Há
quinze anos tive oportunidade de decidir processo que sob a ótica de legislação
recente pode ser considerada como inovadora ou pioneira, por sua originalidade.
Uma
viúva se aproximara de cidadão que necessitava de cuidados, segundo o juiz, por
interesse e não por afeto, pois ela vivia de discreta pensão. A convivência
durou dez anos, sob o mesmo teto e notoriedade, só findando com a morte do
varão.
A
desconfiança judicial se ancorou em que o parceiro tinha alguns bens que eram
administrados por parentes, sendo portador de debilidade mental bastante
acentuada, estando desprovido de capacidade para gerir seus negócios,
autodeterminar-se ou entender a real natureza e efeitos de suas atitudes.
Ou
seja, era um homem idoso, doente, igual a uma criança; tinha, segundo
testemunhas, alguma falha, “não era bem normal”, “meio bobo”, não escrevia, não
conhecia dinheiro, nem condições de viver só; para familiares possuía uma
“mente fraca”, e não podia constituir descendência, tanto pela idade como por
sua fraqueza.
O
veredito fora de improcedência, na origem.
Assim
não entendeu o TJRS que declarou a existência de união estável, eis que os
requisitos estavam bem cumpridos (duração, publicidade, coabitação), atribuindo
à autora do recurso também a condição de única herdeira do acervo. (Proc. nº
70002174340).
Quando
as pessoas resolvem unir-se necessariamente não trazem o propósito de formar
uma união estável, o que vem com o tempo, podendo-se afirmar que a vontade
inicial das partes não é aferida, até desprezada pelo legislador, surgindo os
desdobramentos protegidos pelo código depois que o convívio se distende.
A
mera existência de alguns efeitos derivados da união, contudo, não a eleva à
categoria de ato jurídico, onde as partes manifestam, conscientemente, a intenção
de produzir imediatamente determinados direitos e obrigações; e, mais ainda, de
se vincularem aos termos de sua vontade, manifestada tácita ou expressamente,
segundo Tabosa Pessoa.
Ou
seja, a união estável é um fato jurídico e não um ato ou negócio jurídico, para
o que se exija, segundo o direito material, agente capaz, objeto lícito e forma
prescrita ou não defesa em lei (CC/1916, art. 82).
Diversamente
do casamento, que exige prévia formalização (contrato), a relação estável se
vai instituindo com o tempo daí nascendo, como dito, os efeitos que a lei
estabelece, sendo suficiente para o reconhecimento o preenchimento dos
pressupostos que, como acima dito, derivam de sua sequência temporal.
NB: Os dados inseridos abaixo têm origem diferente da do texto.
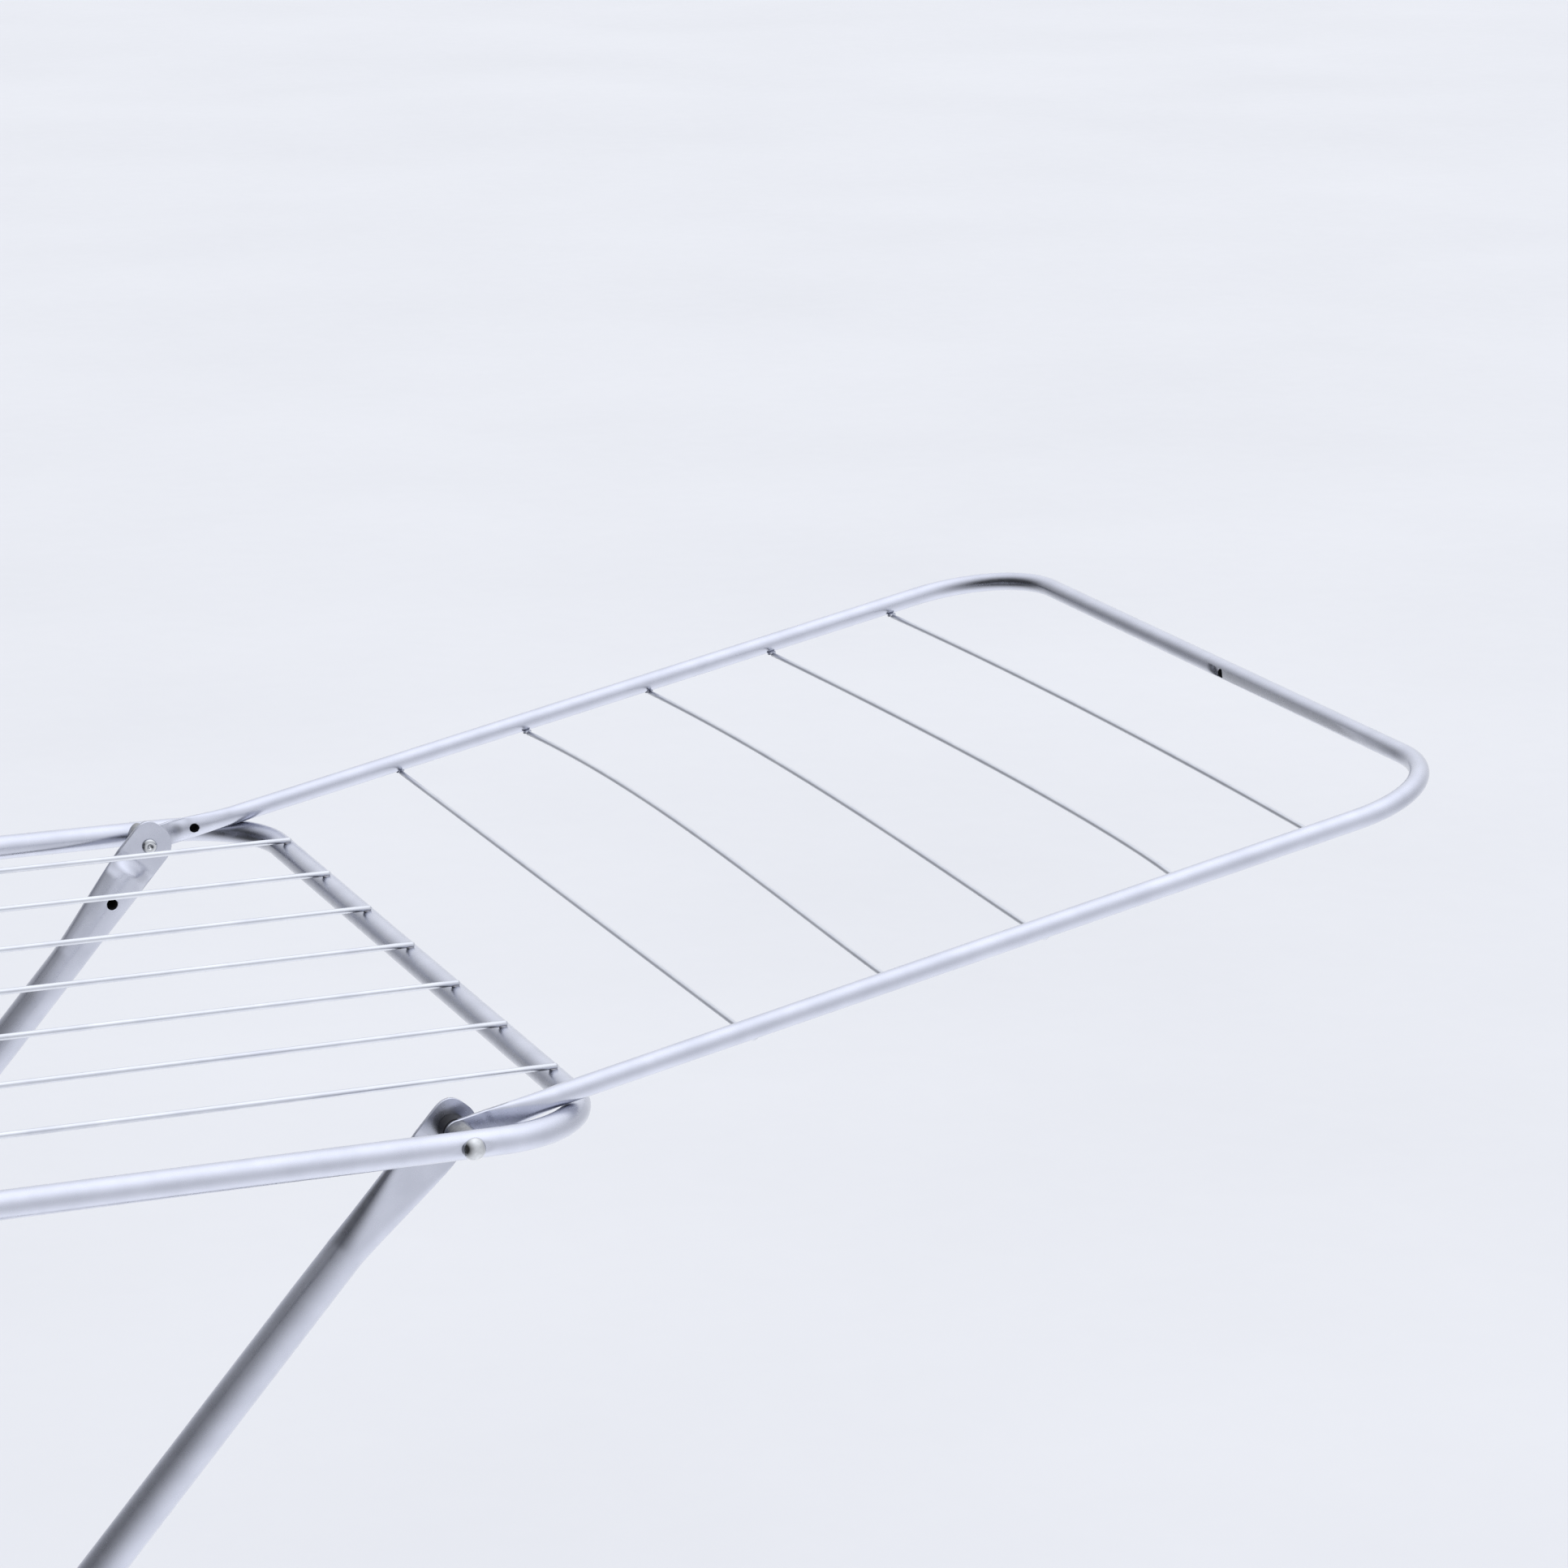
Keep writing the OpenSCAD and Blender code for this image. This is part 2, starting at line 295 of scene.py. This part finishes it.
def u_path(length, half_w, bend, tip, pressed_to):
    """Points of one half of a U, from the arm's tip to the middle of the cross tube.
    Each is (point, outward normal, distance along the arm or None past the pressed part)."""
    stops = [tip * math.cos(math.pi * k / 24) for k in range(12)]
    stops += [0.0]
    while stops[-1] < pressed_to:
        stops.append(stops[-1] + PRESS_STEP)
    while stops[-1] + 0.05 < length - bend:
        stops.append(stops[-1] + 0.05)
    path = [(Vector((t, half_w, 0)), Vector((0, 1, 0)), t) for t in stops]
    for k in range(21):
        a = math.pi / 2 * (1 - k / 20)
        out = Vector((math.cos(a), math.sin(a), 0))
        centre = Vector((length - bend, half_w - bend, 0))
        path.append((centre + out * bend, out, None))
    path.append((Vector((length, 0, 0)), Vector((1, 0, 0)), None))
    return path


def ring_angles():
    """Angles up the outer side of a tube section and back down its inner side."""
    for k in range(2 * HALF_RING):
        inner = k >= HALF_RING
        a = math.pi * (k % HALF_RING) / HALF_RING - math.pi / 2
        yield inner, -a if inner else a


def pressed_ring(point, out, t, r, spec):
    """Cross section of a tube that is pressed flat towards its outer side near the arm's tip.
    Outside, the flat narrows to a point; inside, a steep step is followed by a long ramp."""
    past = max(t - spec["tab"], 0)
    flat = max(1 - past / spec["crease"], 0)
    rise = min(past / (spec["round"] - spec["tab"]), 1)
    step = min(past / spec["step_run"], 1)
    hollow = (1 - spec["step"] * step) * (1 - rise) ** spec["ramp"]
    gather = 1 + GATHER * (1 - min(past / (2 * spec["step_run"]), 1))
    ridge = spec["ridge"] * max(1 - abs(t - spec["tab"]) / CREASE_REACH, 0)
    broad = r + (spec["half_tab"] - r) * (1 - smooth(t, spec["tab"], spec["round"] * 0.8))
    wide = [broad, broad]
    if t < 0:
        tip = min(-t / spec["half_tab"], 0.99999)
        wide = [spec["half_tab"] * (1 - tip**n) ** (1 / n) for n in (spec["corner"], 2)]
    ring = []
    for inner, a in ring_angles():
        x, c = math.sin(a), math.cos(a)
        off_flat = max(abs(x) - flat, 0) / max(1 - flat, 1e-6)
        drop = 1 - math.sqrt(max(1 - min(off_flat, 1) ** 2, 0))
        surface = r - r * drop * (1 - flat) - ridge * c
        if inner:
            surface -= TAB_T * hollow + 2 * r * c**gather * (1 - hollow)
        ring.append(point + out * surface + Vector((0, 0, x * wide[x > 0])))
    return ring


def round_ring(point, out, r):
    """Round cross section with the same points as a pressed one."""
    ring = []
    for inner, a in ring_angles():
        depth = -math.cos(a) if inner else math.cos(a)
        ring.append(point + out * (r * depth) + Vector((0, 0, r * math.sin(a))))
    return ring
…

E se a
companheira já tinha direito aos aquestos (Lei nº 9.278/96, vigente para o
caso), a inexistência de ascendentes e descendentes a tornou herdeira
necessária para a totalidade do patrimônio existente.
Acrescente-se
que não houvera pedido de interdição, nem prova da incapacidade civil absoluta
do falecido, tanto que um mês antes do óbito ele outorgara procuração por
instrumento público a seus familiares para administrar seu acervo.
O
inusitado do caso para àquela época, hoje não causaria qualquer admiração ou
surpresa ante o Estatuto da Pessoa com Deficiência. Dita legislação afirma
peremptoriamente que a deficiência “não afeta a plena capacidade civil da
pessoa, inclusive para casar-se e constituir união estável (Lei nº 13.146, de
06 de julho de 2015, artigo 6º, I)”.